Authorities sued the company in 2015, alleging that it deceptively marketed its products by promoting a phony “buy-one-get-one-free” offer to consumers without disclosing additional costs for the deal.

In the FTC’s complaint, officials used as an example a commercial for the company’s Magic Mesh screen door.

“The company promised that it would ‘double the offer’ for consumers if they just paid ‘processing and handling fees,’” FTC officials said. “While consumers were led to believe that they would be getting two $19.95 products for ‘less than $10 each,’ in fact, the total cost with the undisclosed $7.95 ‘processing and handling’ fees jumped from the advertised price of $19.95 to $35.85.”
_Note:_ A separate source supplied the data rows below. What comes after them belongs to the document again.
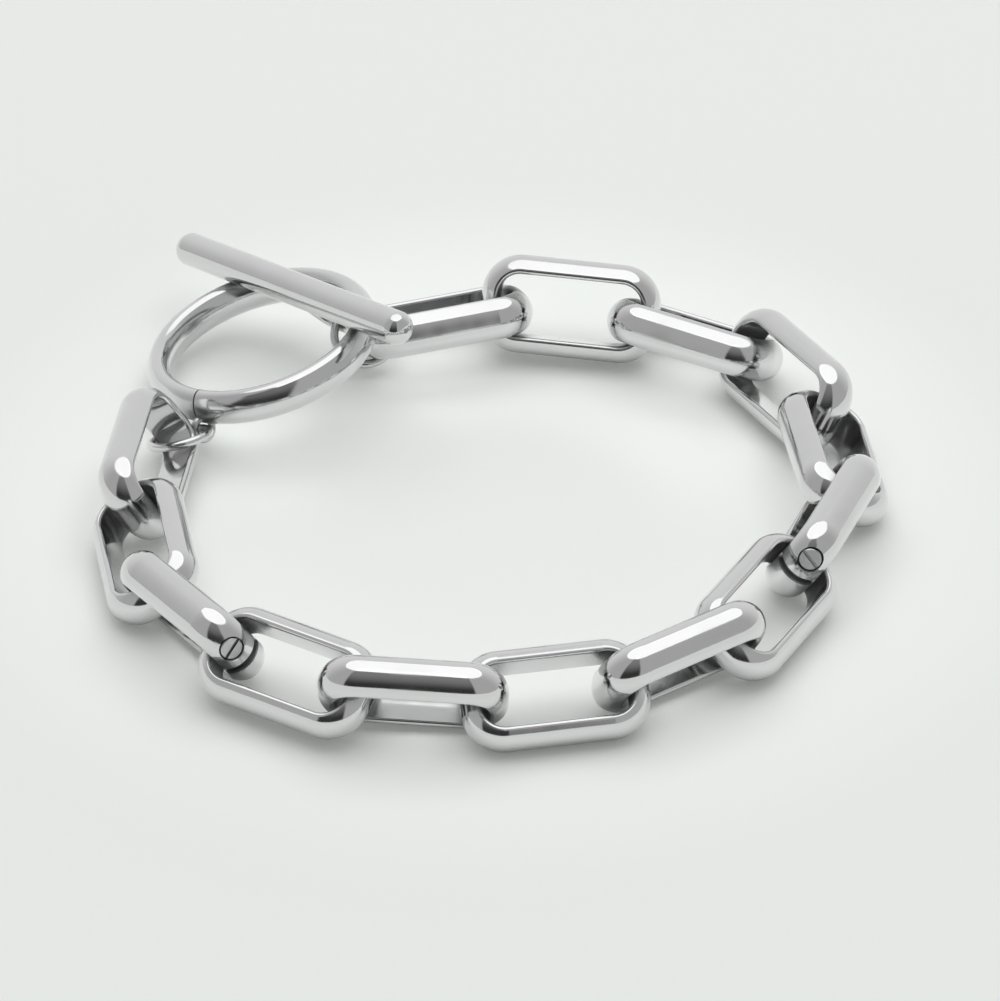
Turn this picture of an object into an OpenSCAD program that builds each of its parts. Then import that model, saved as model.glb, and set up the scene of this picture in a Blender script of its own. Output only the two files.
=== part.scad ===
// Link bracelet closed with a ring and bar clasp, lying on a flat surface.
// Fourteen rounded links made of domed band, each turned a quarter from the
// one before it; two of them carry a slotted screw at one corner.
// Millimetres and degrees. The surface it lies on is at height zero and the
// middle of its outline, seen from above, is the origin.

/* [Links] */
// Outer length of one link
link_length = 16.8; // [16.4:0.1:17.2]
// Outer width of one link
link_width = 9.2; // [9.2:0.05:9.4]
// Width of the band that the links are bent from
band_width = 3.9; // [3.7:0.05:3.9]
// Thickness of the band at its crown
band_thickness = 1.7; // [1.6:0.05:1.7]
// Rounding of the band's two edges
edge_radius = 0.35; // [0.25:0.05:0.4]
// Outer radius of a link's corners
corner_radius = 3.7; // [3.5:0.1:3.8]
// How far a straight joint stays short of taut
joint_play = 0.35; // [0.35:0.05:0.5]

/* [Clasp ring] */
// Outer diameter of the ring that the bar lies across
ring_diameter = 22.1; // [21.9:0.1:22.2]
// Thickness of its oval wire, measured outwards
ring_thickness = 2.4; // [2.2:0.1:2.4]
// Height of its oval wire
ring_height = 3.4; // [3.2:0.1:3.4]
// Rounding at the top and bottom of its wire
ring_tip_radius = 0.85; // [0.7:0.05:0.95]
// Width of the fine joint line round the wire
seam_width = 0.15; // [0.1:0.05:0.25]
// Depth of that line
seam_depth = 0.2; // [0.1:0.05:0.3]

/* [Clasp bar] */
// Length of the bar over its rounded ends
bar_length = 32.6; // [30:0.2:33]
// Diameter of the bar
bar_diameter = 3.15; // [2.9:0.05:3.2]
// Rounding of the bar's ends
bar_end_radius = 1.35; // [0.8:0.05:1.4]

/* [Jump rings and eyes] */
// Outer diameter of a jump ring
jump_diameter = 6.35; // [6.3:0.05:6.4]
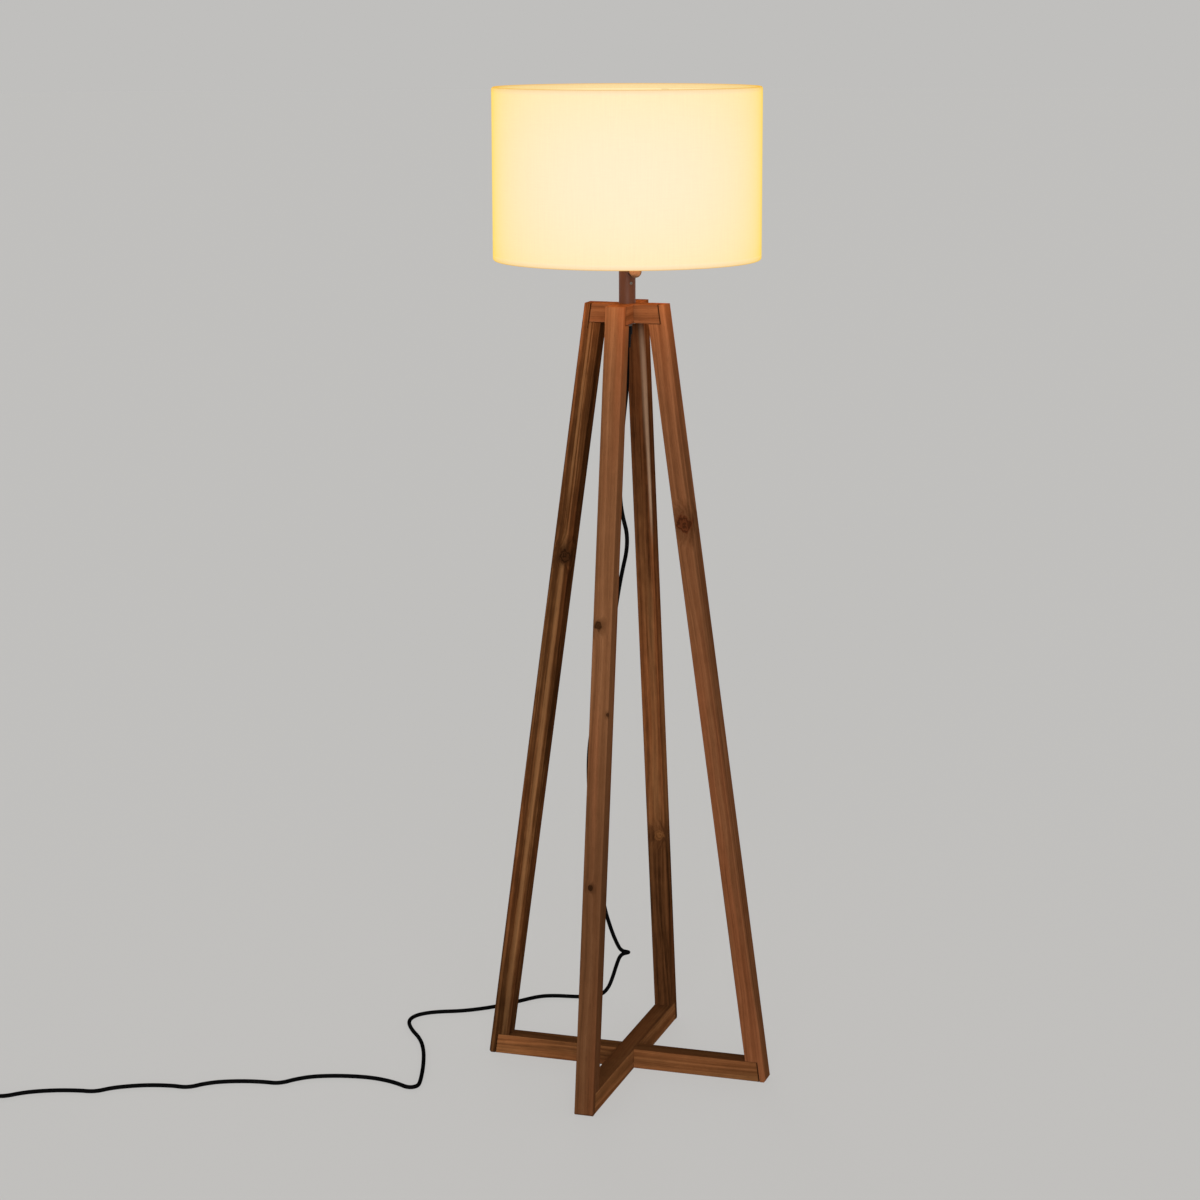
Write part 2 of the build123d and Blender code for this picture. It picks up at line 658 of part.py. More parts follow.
board_low = bulb_body_top - bulb_board_thickness
pieces["bulb_led_board"] = rod(bulb_board_diameter, board_low, bulb_body_top)
chip_circle = bulb_board_diameter / 2 - 5
pieces["bulb_led_chips"] = Compound([
    Rot(0, 0, 360 / chip_count * index) * Pos(chip_circle, 0, bulb_body_top + chip_height / 2)
    * Box(chip_size, chip_size, chip_height) for index in range(chip_count)])

# ---- shade
wrap = Circle(rim_wrap) - Circle(shade_wire / 2 + slip_gap)
wall_middle = shade_diameter / 2 - fabric_thickness / 2
return_middle = wire_radius - rim_wrap + fabric_thickness / 2


def rim(wire_z, up):
    """The fabric over one rim's wire and its turned-in edge, as a face of (radius, z)."""
    half_circle = Pos(0, up * rim_wrap) * Rectangle(4 * rim_wrap, 2 * rim_wrap)
    turned_in = Rectangle(fabric_thickness, hem_return)
    turned_in = Pos(return_middle - wire_radius, -up * hem_return / 2) * turned_in
    return Pos(wire_radius, wire_z) * ((wrap & half_circle) + turned_in)


wall = Rectangle(fabric_thickness, top_wire_z - bottom_wire_z)
wall = Pos(wall_middle, (bottom_wire_z + top_wire_z) / 2) * wall
skin_face = wall + rim(top_wire_z, 1) + rim(bottom_wire_z, -1)
pieces["shade_fabric"] = revolve(Plane.XZ * skin_face, Axis.Z)
pieces["shade_top_wire"] = Pos(0, 0, top_wire_z) * Torus(wire_radius, shade_wire / 2)
pieces["shade_bottom_wire"] = Pos(0, 0, bottom_wire_z) * Torus(wire_radius, shade_wire / 2)
hub_bore = holder_diameter + 2 * hub_play
pieces["shade_hub"] = tube(hub_outer_diameter, hub_bore, hub_low, hub_top)

arm_inner = hub_outer_diameter / 2
arm_outer = wire_radius
arm_route = [(arm_inner, 0, hub_low + hub_thickness / 2), (arm_inner + 18, 0, hub_low + hub_thickness / 2),
             (arm_outer - 24, 0, bottom_wire_z + 3), (arm_outer, 0, bottom_wire_z)]
arm, arm_length, arm_radii = round_tube(arm_route, arm_wire)
arm_room, room_length, room_radii = round_tube(arm_route, arm_wire + 2 * arm_play)
arm_turns = [Rot(0, 0, 360 / arm_count * index) for index in range(arm_count)]
rim_wire = pieces["shade_bottom_wire"]
pieces["shade_arms"] = Compound([turn * arm - rim_wire for turn in arm_turns])
for turn in arm_turns:
    pieces["shade_fabric"] -= turn * arm_room

# ---- wires inside the post
pieces["cord_inner_end"] = rod(cord_diameter, grip_low, wire_start)
beside = radians(control_angle + 90)
beside_x = cos(beside)
beside_y = sin(beside)
wire_half = core_wire_diameter / 2 + 0.15
terminal_low = core_low - 1


def wire(side, corners):
    """A thin wire in the plane beside the switch, with corners of (distance, z)."""
    points = [(side * distance * beside_x, side * distance * beside_y, z) for distance, z in corners]
    return points


def to_terminal(side):
    distance = side * terminal_spacing / 2
    return [(distance, 0, terminal_low - 5), (distance, 0, terminal_low + terminal_size / 2)]


above_switch = switch_z + switch_body_diameter / 2
below_switch = switch_z - switch_body_diameter / 2
stem_mouth = upper_stem_top + 1
neutral = wire(1, [(wire_half, wire_start), (wire_half, spigot_top - 2),
                   (wire_offset, switch_z - 2), (wire_offset, switch_z + 3),
                   (wire_half, above_switch + 8), (wire_half, stem_mouth)])
neutral_wire, neutral_length, neutral_radii = round_tube(neutral + to_terminal(1),
                                                         core_wire_diameter)
pieces["neutral_wire"] = neutral_wire

feed = wire(-1, [(wire_half, wire_start), (wire_half, below_switch - 12),
                 (wire_half + 2.5, below_switch - 5), (wire_half + 2.5, below_switch + 1)])
feed_wire, feed_length, feed_radii = round_tube(feed, core_wire_diameter)
pieces["feed_wire"] = feed_wire - pieces["switch_body"]

switched = wire(-1, [(wire_half + 2.5, above_switch - 1), (wire_half + 2.5, above_switch + 3),
                     (wire_half, above_switch + 9), (wire_half, stem_mouth)])
switched_wire, switched_length, switched_radii = round_tube(switched + to_terminal(-1),
                                                            core_wire_diameter)
pieces["switched_wire"] = switched_wire - pieces["switch_body"]

# ---- mains cord, coil, tie and plug
supply_cord, cord_length, cord_radii = round_tube(cord_route, cord_diameter)
pieces["supply_cord"] = supply_cord
cord_tail, tail_length, tail_radii = round_tube(tail_route, cord_diameter)
pieces["cord_tail"] = cord_tail
coil_place = Pos(coil_x, coil_y, 0)
coil = tube(2 * coil_outer_radius, 2 * coil_inner_radius, coil_low, coil_low + cord_diameter)
pieces["cord_coil"] = coil_place * fillet(coil.edges(), cord_diameter * 0.4)

tie_span = coil_outer_radius - coil_inner_radius + 2 * tie_play
tie_rise = cord_diameter + tie_play
tie_inside = RectangleRounded(tie_span, tie_rise, 1.5)
tie_outside = RectangleRounded(tie_span + 2 * tie_thickness, tie_rise + 2 * tie_thickness, 2.2)
tie_loop = extrude(Plane.XZ * (tie_outside - tie_inside), amount=tie_width / 2, both=True)
tie_z = tie_rise / 2 + tie_thickness
pieces["coil_tie"] = coil_place * Rot(0, 0, tie_angle) * Pos(coil_turn_radius, 0, tie_z) * tie_loop

relief_face = [(cord_radius + thread_gap, 0), (cord_radius + 1.0, 0), (relief_diameter / 2, relief_length),
               (cord_radius + thread_gap, relief_length)]
relief = turned(*relief_face)
tail_end_frame = Plane(origin=(tail_x, tail_end, plug_thickness / 2), z_dir=(0, -1, 0)).location
pieces["plug_relief"] = tail_end_frame * relief
pieces["cord_plug_end"] = tail_end_frame * rod(cord_diameter, 0, relief_length)

plug_half = plug_width / 2
back_half = plug_back_width / 2
plug_outline = Polyline((-back_half, 0), (back_half, 0), (plug_half, plug_length * 0.55),
                        (plug_half, plug_length), (-plug_half, plug_length),
                        (-plug_half, plug_length * 0.55), close=True)
plug = extrude(make_face(plug_outline), amount=plug_thickness / 2, both=True)
plug = chamfer(plug.edges().filter_by(GeomType.LINE).filter_by(Plane.XY), plug_edge)
plug_frame = Pos(tail_x, plug_back, plug_thickness / 2) * Rot(0, 0, 180)
plug = plug_frame * plug
pins = []
sleeves = []
for side in (1, -1):
    pin_place = Plane(origin=(tail_x + side * pin_spacing / 2, plug_front, plug_thickness / 2),
                      z_dir=(0, -1, 0)).location
    pin_core = rod(pin_sleeve_diameter - 0.8, -pin_root, pin_sleeve_length)
    pin_tip = rod(pin_diameter, pin_sleeve_length, pin_length)
    pin_tip = fillet(pin_tip.edges().sort_by(Axis.Z)[-1], pin_diameter * 0.3)
    pins.append(pin_place * (pin_core + pin_tip))
    sleeves.append(pin_place * tube(pin_sleeve_diameter, pin_sleeve_diameter - 0.8, 0, pin_sleeve_length))
    plug -= pin_place * rod(pin_sleeve_diameter - 0.8, -pin_root, 1)
pieces["plug_body"] = plug
pieces["plug_pins"] = Compound(pins)
pieces["plug_pin_sleeves"] = Compound(sleeves)

for name, solid in pieces.items():
    export_step(solid, f"parts/{name}.step")

section_area = pi * cord_diameter ** 2 / 4
print("nodes", len(pieces))
print("cord length", round(cord_length), "tail", round(tail_length))
print("tube volume over section times length", round(supply_cord.volume / (section_area * cord_length), 5))
print("cord radii", [round(radius) for radius in cord_radii])
print("tail radii", [round(radius) for radius in tail_radii])
print("wire radii", [round(radius, 1) for radius in neutral_radii + feed_radii + switched_radii])
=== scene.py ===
import math

import bmesh
import bpy
from bpy.props import FloatProperty, FloatVectorProperty, IntProperty
from mathutils import Matrix, Vector


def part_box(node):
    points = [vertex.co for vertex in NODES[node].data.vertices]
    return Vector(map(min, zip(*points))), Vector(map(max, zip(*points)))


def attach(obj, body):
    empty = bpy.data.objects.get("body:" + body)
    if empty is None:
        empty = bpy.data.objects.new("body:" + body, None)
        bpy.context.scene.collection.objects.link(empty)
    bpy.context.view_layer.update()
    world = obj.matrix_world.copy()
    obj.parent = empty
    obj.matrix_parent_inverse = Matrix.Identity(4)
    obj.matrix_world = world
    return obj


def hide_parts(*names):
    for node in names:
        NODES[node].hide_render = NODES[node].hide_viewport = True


bl_info = {
    "name": "Four-legged floor lamp",
    "version": (1, 0, 0),
    "blender": (4, 5, 0),
    "location": "3D View > Sidebar > Floor lamp",
    "description": "Finishes a packed floor lamp: wood, fabric shade, fittings, cord and stage",
    "category": "Object",
}

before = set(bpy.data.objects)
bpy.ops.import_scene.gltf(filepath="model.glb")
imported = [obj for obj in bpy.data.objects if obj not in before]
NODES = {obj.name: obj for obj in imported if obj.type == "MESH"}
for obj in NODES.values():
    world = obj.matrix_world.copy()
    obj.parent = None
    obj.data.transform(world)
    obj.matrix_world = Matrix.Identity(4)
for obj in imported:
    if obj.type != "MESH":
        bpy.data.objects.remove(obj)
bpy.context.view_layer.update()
MM = 0.001

# Joiner's facts about the frame: how far a leg leans, and where its middle line meets the floor.
FRAME_HEIGHT = 1.202
FOOT_OUTER = 0.228
TOP_OUTER = 0.0625
LEG_WIDTH = 0.029
BOTTOM_BAR_MIDDLE = 0.0155
TOP_BAR_MIDDLE = 1.18775
LEG_LEAN = math.atan((FOOT_OUTER - TOP_OUTER) / FRAME_HEIGHT)
FOOT_MIDDLE = FOOT_OUTER - LEG_WIDTH / 2 / math.cos(LEG_LEAN)

# Growth rings, per metre across the grain: broad bands, and the fine lines in them.
RING_BANDS = 130.0
RING_LINES = 620.0

# The knob's axis: its height, and its angle from +X around the post.
KNOB_HEIGHT = 1.251
KNOB_TURN = math.pi / 4

# The mains cord: its exit under the grip, in metres, how it hangs (x and y in millimetres, and
# the share of the exit's height) and how it lies (x and y in millimetres).
CORD_EXIT = (0.0, 0.0, 1.1355)
HANGING_ROUTE = [
    (0, 0, 1.0), (0, 0, 0.979), (-2, 5, 0.944), (-9, 9, 0.903), (-15, 15, 0.86),
    (-19, 21, 0.81), (-19, 29, 0.775), (-9, 38, 0.734), (-28, 50, 0.675), (-46, 64, 0.595),
    (-68, 77, 0.516),
    (-90, 90, 0.449), (-100, 107, 0.3875), (-102, 132, 0.308), (-100, 158, 0.2325),
    (-97, 182, 0.169), (-91, 203, 0.1286), (-86, 216, 0.1066), (-82, 226, 0.0934),
    (-73, 235, 0.0898), (-76, 250, 0.0845), (-91, 251, 0.0801), (-99, 253, 0.0617),
    (-108, 259, 0.0388), (-118, 267, 0.0203), (-131, 272, 0.0079),
]
FLOOR_ROUTE = [
    (-150, 271), (-178, 264), (-207, 260), (-232, 250), (-253, 223), (-283, 181), (-329, 143),
    (-374, 125), (-398, 103), (-402, 73), (-382, 36), (-352, 0), (-327, -48), (-304, -109),
    (-290, -153), (-284, -174), (-280, -191), (-283, -200), (-290, -204.5), (-298.5, -203),
    (-311, -196), (-333, -188), (-360, -184), (-387, -186), (-422, -194), (-454, -208),
    (-474, -228), (-483, -242), (-495, -250), (-511, -250), (-545, -256), (-582, -271),
    (-602, -288), (-611, -301), (-624, -308), (-642, -307), (-681, -316), (-715, -334),
    (-732, -348), (-741, -360), (-753, -367), (-770, -368), (-806, -378), (-838, -394),
    (-855, -408), (-865, -420), (-878, -427), (-898, -429),
]
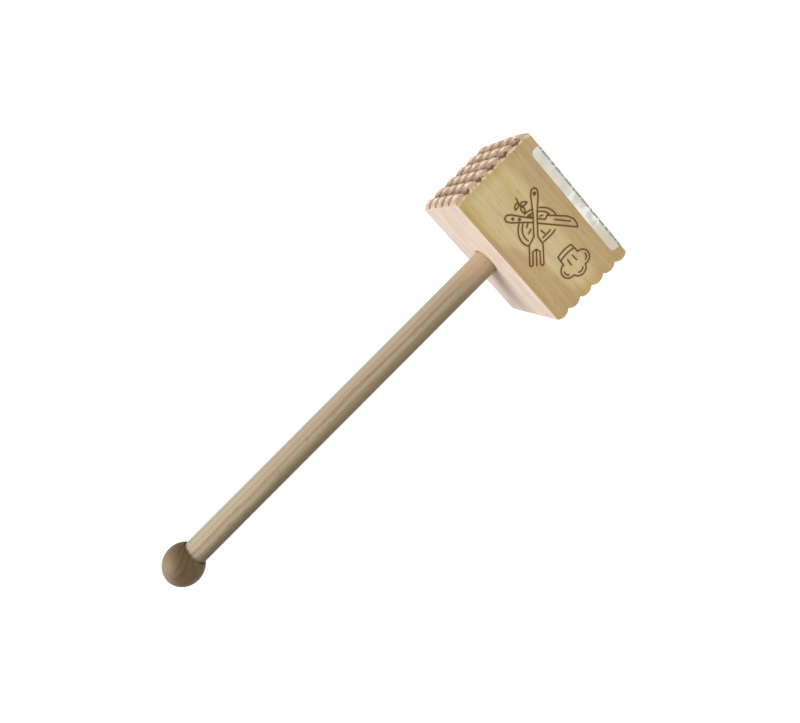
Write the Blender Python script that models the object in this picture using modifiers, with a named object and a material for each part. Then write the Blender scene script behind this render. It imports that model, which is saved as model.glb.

Officials also charged that customers who called Allstar Marketing were immediately prompted to share their billing information and were charged for products before they could indicated how many items they wanted to buy. The company would then attempt to up-sell customers using automated voice prompts and sometimes following up the process by sending consumers to other third-party sellers with even more sales pitches.

“Once all of the offers ended, consumers were not told the total number of items they’d ‘agreed’ to buy, or the total amount they would be billed,” the FTC alleged in its complaint. “Allstar even charged those consumers who hung up mid-call, not intending to complete a sale.”

A federal judge in Illinois ordered Allstar Marketing in 2015 to stop its alleged deceptive marketing and ordered the company to pay $7.5 million for refunds to affected customers.